# quick question. needs quick answer please



## jermz (Oct 8, 2009)

*NOOB QUESTION*.

When I got my gun they kept the mags, My local ammo shop has two cz85 magazines. I was told that CZ85 magazine will fit in a CZ75. OK, but does that mean a CZ85 mag will fit in my CZ75B SA.? Or just older Pre B CZs.

Thanks guys.


----------



## thelonerang3r (Jul 30, 2009)

Why did they keep the mags? Who are they? Would you buy a car if "they" kept the seats? Just what popped into my head.


----------



## jermz (Oct 8, 2009)

I live in New jersey. They had to keep the mags because they were hi cap.


----------



## unpecador (May 9, 2008)

From the CZ-USA site...



> *Q: "Will a CZ 75 magazine work in a CZ 85?"*
> A: Yes, the CZ 75 and 85 are basically the same pistol, the CZ 85 just has ambidextrous controls





> *Q: "I bought a CZ 75B but my friend has a CZ 75. What does the B stand for?" *
> A: The B stands for "firing pin block safety". The block guards against accidental discharge by "blocking" the firing pin at all times unless the trigger is pulled.


----------



## cz75luver (Nov 9, 2009)

Generally speaking, most CZ 75 type pistols can use the 75 mags meaning from the Rami's through the compacts (P-01, PCR, etc.) to the SP-01's. The P-07 is the only one that differs.


----------



## TOF (Sep 7, 2006)

jermz said:


> I live in New jersey. They had to keep the mags because they were hi cap.


Sounds like a crappy dealer to me. Why are they even stocking something illegal for their area.

It sounds to me like they wanted some free "Illegal Hi Cap's" for themselves.

How much did they knock off the price to offset the fact you bought a non functional gun? I am betting zero.

Let this purchase be a lesson regarding what not to do in the future.

Good luck.

tumbleweed


----------



## rfawcs (Feb 11, 2006)

TOF said:


> Sounds like a crappy dealer to me. Why are they even stocking something illegal for their area.
> 
> It sounds to me like they wanted some free "Illegal Hi Cap's" for themselves.
> 
> ...


He (the buyer) may not have had a choice.
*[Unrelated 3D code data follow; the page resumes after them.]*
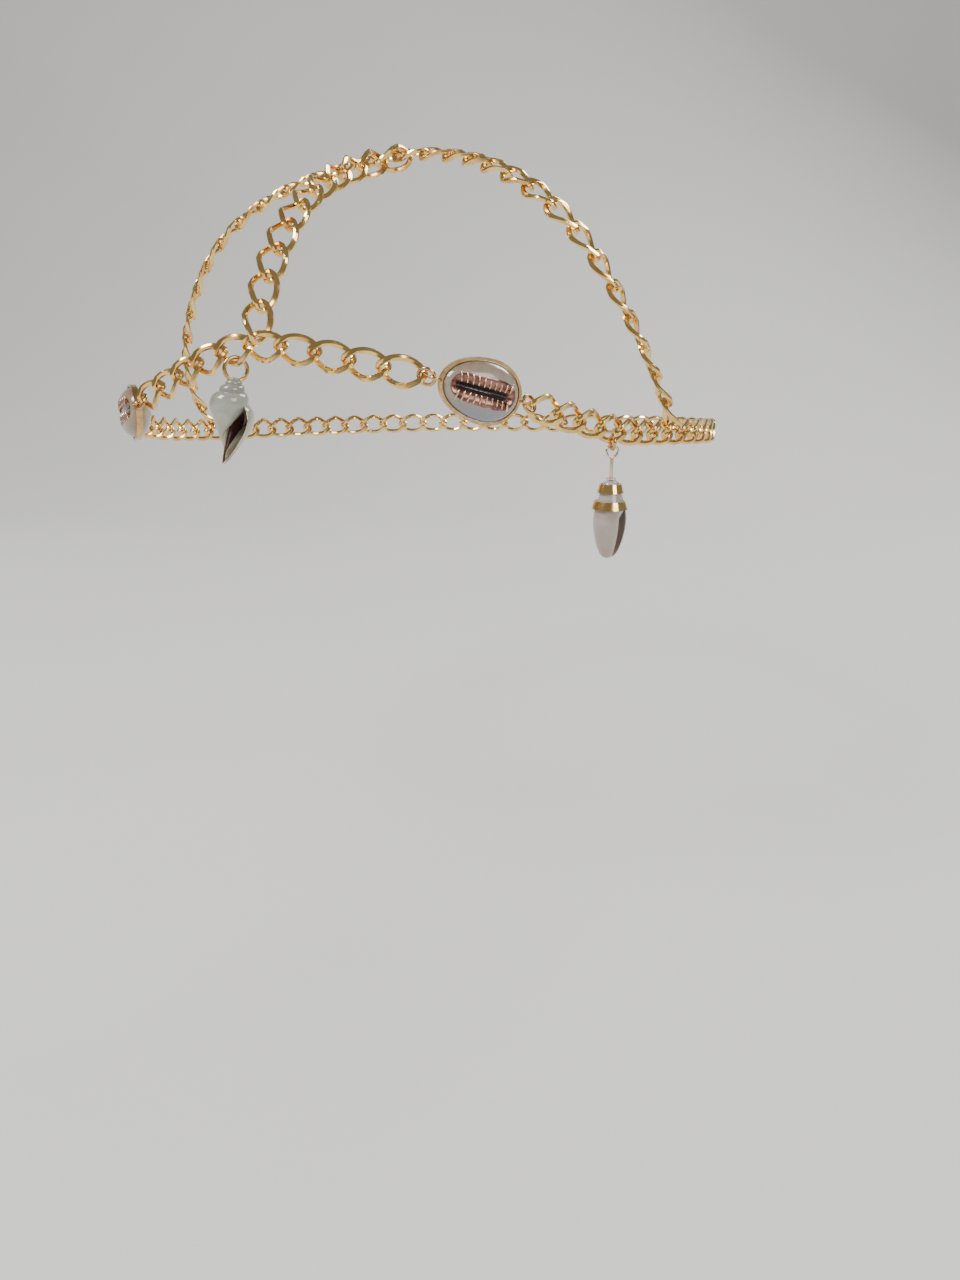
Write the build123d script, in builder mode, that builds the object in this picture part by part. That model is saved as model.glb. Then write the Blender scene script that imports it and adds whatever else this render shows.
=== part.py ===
"""Hair chain: a curb chain circlet, with strands over the crown, cowrie links and hanging shells.

Millimetres. +Z is up, -Y is the wearer's front and +X is the wearer's left. The origin is the
middle of the head opening, at the height of the front junction.
"""
import os
from math import cos, pi, radians, sin

from build123d import *

# Curb chain link: an oval of wire, twisted end to end and ground flat on both faces
WIRE = 1.4
LINK_LENGTH = 11.45
LINK_WIDTH = 7.0
LINK_TWIST = 90
GROUND_THICKNESS = 2.7
WIRE_STATIONS = 12
WIRE_SIDES = 6
HALF_LENGTH = (LINK_LENGTH - WIRE) / 2
HALF_WIDTH = (LINK_WIDTH - WIRE) / 2
PLAY = 0.25

# Circlet: how many links run between its cowries, in front of each and round the back
FRONT_LINKS = 5
BACK_LINKS = 51
COWRIE_SPAN = 35.0

# Course of the circlet, from its back: turn from the front to the wearer's left, reach from the
# middle of the head, height
CIRCLET = [
    # turn, reach, height
    (-180, 90.5, -26.0),
    (-150, 86.5, -26.5),
    (-120, 80.0, -26.5),
    (-90, 78.5, -25.5),
    (-60, 82.5, -22.5),
    (-45, 87.5, -19.5),
    (-30, 92.0, -14.5),
    (-15, 91.0, -6.5),
    (0, 90.5, 0.5),
    (15, 91.5, -2.0),
    (30, 95.0, -6.5),
    (45, 85.0, -13.0),
    (60, 77.5, -17.5),
    (75, 74.0, -19.0),
    (90, 75.0, -20.0),
    (120, 81.0, -22.5),
    (150, 87.0, -24.5),
]

# Strands: the middles of their first links, then their courses over the head. The side strand
# runs from its hook on the wearer's left over the crown link to its hook on the right
HEAD_MIDDLE = (0, 0, -20)
CROWN = (0, -19.4, 49.8)
FRONT_STRAND = [
    # across, depth, height
    (1.6, -89.4, 5.9),
    (-1.0, -80.0, 18.5),
    (-3.0, -67.0, 30.8),
    (-5.2, -49.5, 40.0),
    (-5.6, -36.5, 44.6),
    (-2.3, -24.2, 48.2),
]
SIDE_STRAND = [
    # across, depth, height
    (72.9, -15.4, -14.8),
    (69.4, -24.3, -1.8),
    (63.3, -30.2, 11.8),
    (54.8, -33.7, 25.0),
    (43.1, -33.7, 35.8),
    (29.6, -28.9, 43.1),
    (15.6, -22.4, 47.7),
    CROWN,
    (-15.6, -22.4, 47.7),
    (-29.5, -28.6, 43.0),
    (-42.9, -33.3, 35.7),
    (-55.3, -34.5, 25.7),
    (-65.1, -33.1, 13.2),
    (-72.5, -29.3, -0.5),
    (-77.1, -16.9, -20.3),
]
FRONT_STRAND_LINKS = 11
LEFT_STRAND_LINKS = 14
RIGHT_STRAND_LINKS = 15
# A strand's hooked end link is rolled about its run, and the roll dies out link by link
ROLL_FALL = 6
ROLL_RISE = 15
FRONT_HOOK_ROLL = 56
CROWN_HOOK_ROLL = 107
LEFT_HOOK_ROLL = 47
RIGHT_HOOK_ROLL = 48

# Cowries: the shell is held in a gold rim with an eye at each end, on one ring at each end
COWRIE_LENGTH = 17.0
COWRIE_WIDTH = 12.2
COWRIE_THICKNESS = 8.0
COWRIE_BROAD_PLACE = 1.4
COWRIE_SLIT_LENGTH = 11.0
COWRIE_SLIT_WIDTH = 1.7
COWRIE_SLIT_DEPTH = 2.4
RIM_WALL = 0.6
RIM_HEIGHT = 1.5
SEAT_GAP = 0.1
EYE_REACH = 10.1
EYE_RADIUS = 1.15
EYE_WIRE = 0.7
COWRIE_RING_RADIUS = 1.8
COWRIE_RING_WIRE = 0.8
COWRIE_RING_TILT = 28

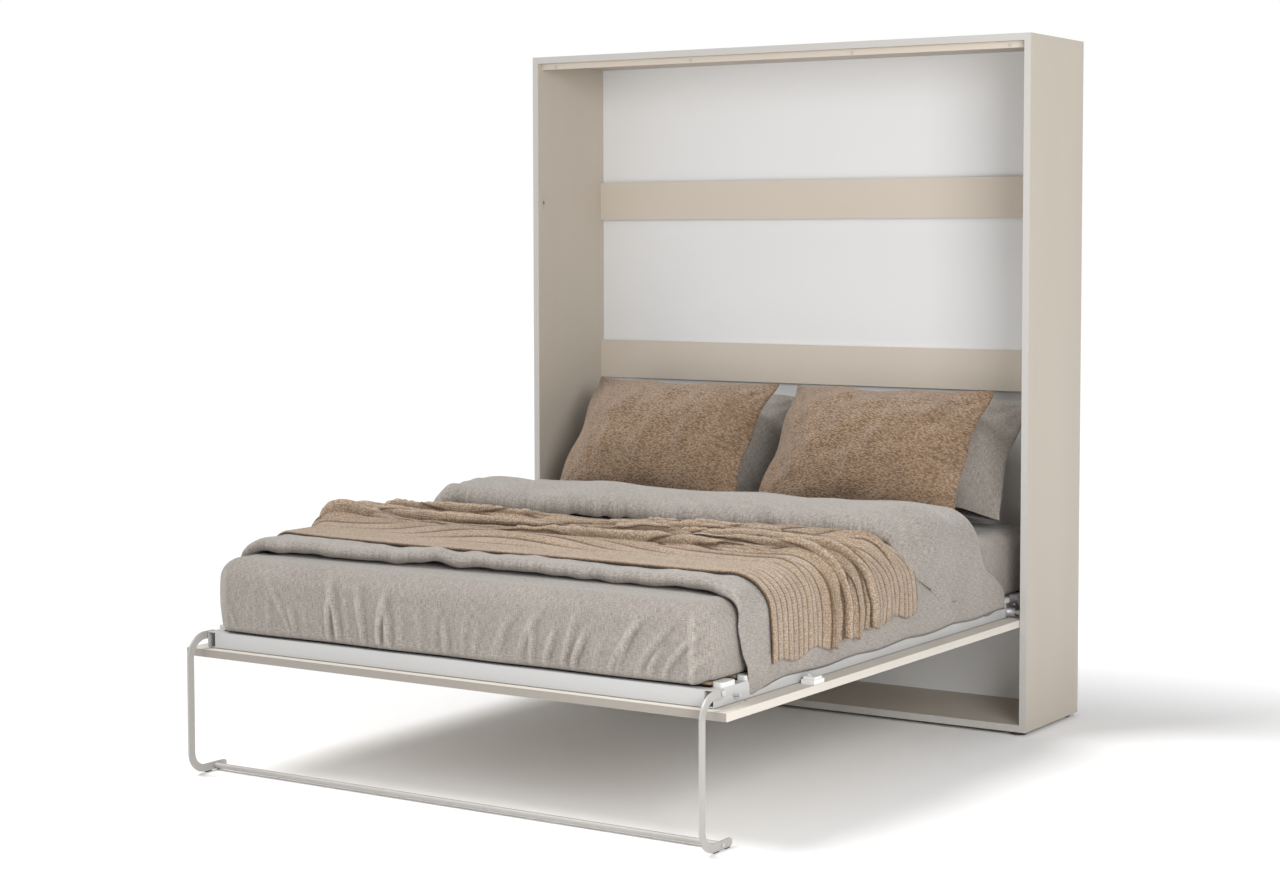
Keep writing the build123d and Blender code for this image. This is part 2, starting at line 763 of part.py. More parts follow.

The high-capacity magazine ban is a state-wide restriction. You have to take possession of a handgun in your state of residence, so if the firearm comes with a "high-capacity" magazine, any dealer in the state would not legally be able to include the magazine.

I saw that at the gun show here in MD this weekend. Plenty of new AK-47 style rifles for sale there; the source of the firearms included one 30-round magazine with each rifle, each mag by definition not legal for sale in MD. So, the rifles were being sold without a mag. Sucks, but that's life in the People's Democratic Republic.


----------



## jermz (Oct 8, 2009)

They actually ordered me 2 10 round magazine free of charge. Unfortunately the magazines are on back order and they said it would take a week or so. I went to a local shop that had the 15 round mags for the CZ85. I just bought them and they do fit perfectly.


----------



## TOF (Sep 7, 2006)

jermz said:


> They actually ordered me 2 10 round magazine free of charge. Unfortunately the magazines are on back order and they said it would take a week or so. I went to a local shop that had the 15 round mags for the CZ85. I just bought them and they do fit perfectly.


Are you saying that Mass stores can't sell a gun with hi cap mags but can sell you hi cap mags if you are not purchasing a gun???


----------



## jermz (Oct 8, 2009)

The magazine limit in New Jersey is 15. You can order the CZ with the 10 round mags, but the one I bought had the 17 round mags with them. So they had to keep them.


----------



## knoxrocks222 (May 1, 2008)

makes me appreciate tennessee where i can carry my 33 round mag for my glock 26 in my coat pocket as a back up

those cz's are very nice guns though


----------